Acceptance of general principles has proved much easier in India than the working out of practical details. None of the three great communities -- Hindu, Moslem and Sikh -- is fully satisfied. Each is hoping to gain advantages; each will be suspicious of the other; all will be importuning Britain.
For today's remarkable achievement two men received the heartfelt thanks of the British people. Tributes to Louis Mountbatten came from Mr. Attlee, Mr. Churchill, Mr. Jinnah, Pandit Nehru and many others. He is credited with having performed a virtual miracle.
But today's triumph goes in an even greater measure to Mr. Attlee and his Labor party advisers whose policies have saved India for Britain.
The House of Commons today was a mutual admiration society. For those who remembered Mr.
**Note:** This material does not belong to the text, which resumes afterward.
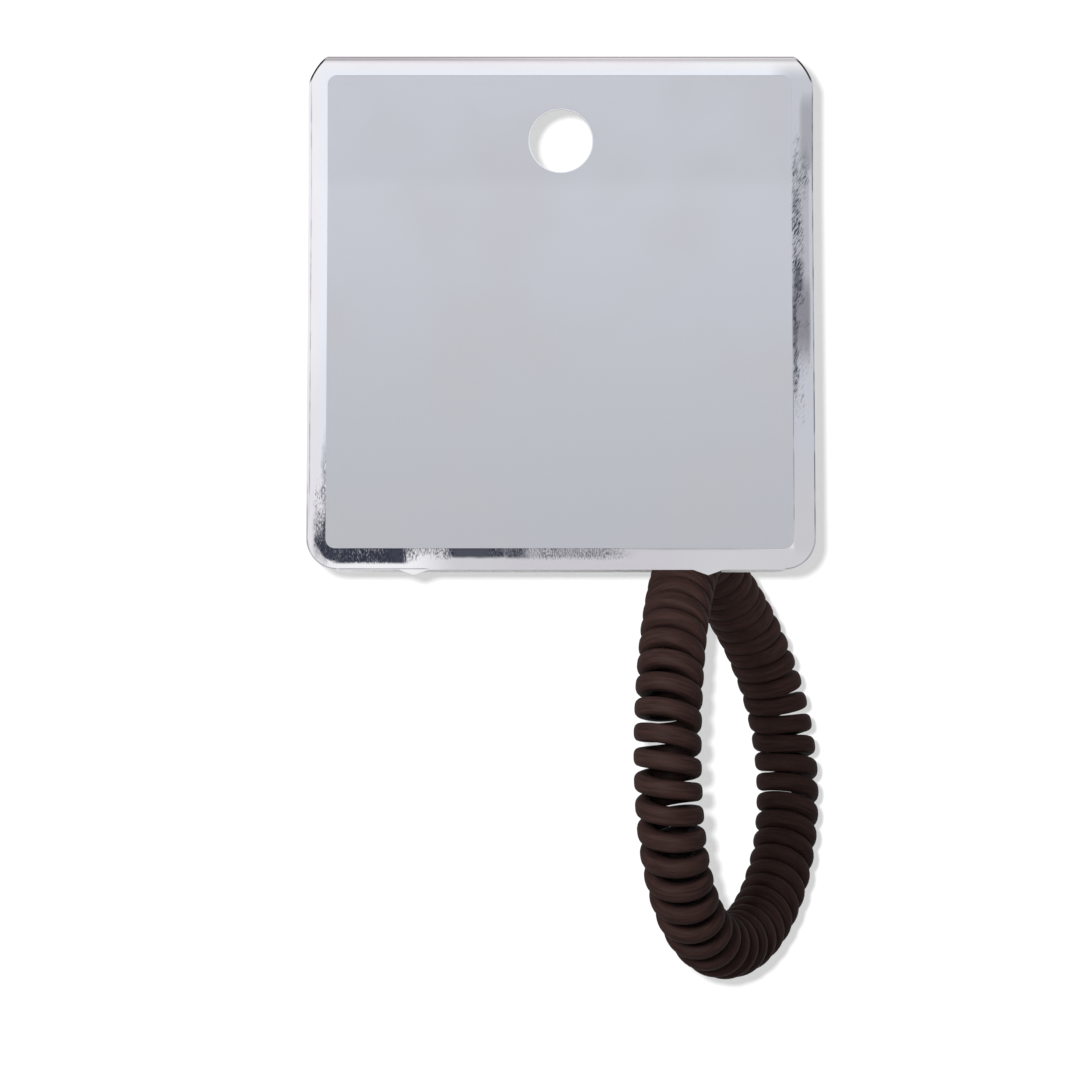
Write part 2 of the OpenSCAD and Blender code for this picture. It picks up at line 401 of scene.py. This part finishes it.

Churchill's frequent and bitter references to the Labor party's Indian policy his statement today was very impressive.
When he said that the "conditions of the Cripps mission, which were set up under my administration, seem to have been fulfilled" the Labor benches broke into applause.
Hope for Eventual Unity
"The many nations and states of India may find their unity within the mysterious circle of the British Crown," Mr. Churchill continued, "just in the same way as the self-governing Dominions have done for so many years after all other links with the mother country, save those of sentiment, have been dissolved. It may therefore be that through a form of partition the union of all India may none the less be preserved."
Referring to the debate that will have to take place later, Mr. Churchill said:
"It would not be right that such legislation should be deemed contentious or that any long delay should elapse after it has been introduced before it is passed into law."
The leader of the Opposition paid this remarkable tribute to the head of the Labor party.
"If the hopes which are enshrined in this statement should be borne out, great credit will, indeed, be due to the Viceroy and not only to him but to the Prime Minister who advised His Majesty to appoint him.